Understanding Your Market

Rich Dad Education students who find high levels of success normally have spent a great deal of time studying their market. They develop true expertise, not only in the area of training they have received, but also in how to apply that training in their local market. In essence, they know almost everything about the local market they invest in.

For new real estate investors, this might seem like a daunting task. Naturally, this type of expertise does not come overnight, but you would be surprised at how quickly you can gain a basic understanding of the market you are investing in. True expertise will develop over time as you apply your trade and continue to study the characteristics of your market.

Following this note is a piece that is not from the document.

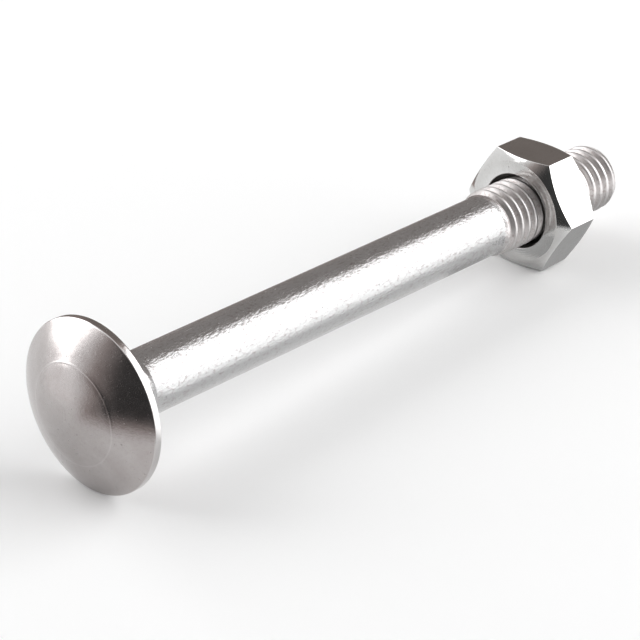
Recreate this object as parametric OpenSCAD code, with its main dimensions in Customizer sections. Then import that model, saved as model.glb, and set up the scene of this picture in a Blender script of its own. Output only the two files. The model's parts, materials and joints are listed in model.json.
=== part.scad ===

Once Again, Start One Step at a Time

The advice to start one step at a time applies in the study of your local market as well. Start with a singular area of knowledge and you will find this knowledge builds upon itself quickly. Here are some ideas to begin your search. You want to know:

  • Where properties are selling and what prices they are selling for
  • The average number of days that properties in certain areas stay on the market
  • The total number of homes that are for sale in each area
  • Information on the local job market
  • The rates of population growth and decline in certain areas
  • Where schools and shopping centers are located
  • The crime rates in the areas you are looking to invest in
  • The percentage of properties that are occupied by owners and by renters
  • Existing zoning laws and any restrictions on certain types of property

Once you have acquired knowledge in these areas you will have a tremendous advantage and you’ll be able to determine where you should focus your investment efforts and what types of property you should be looking to invest in. Naturally you will have insight into how much you can pay for a property as well. Students who become successful real estate investors take the time to learn their local market and are handsomely rewarded for their efforts. One would be wise to follow down the path of those who have previously succeeded and learning about your local market is a path that can quickly start paying dividends.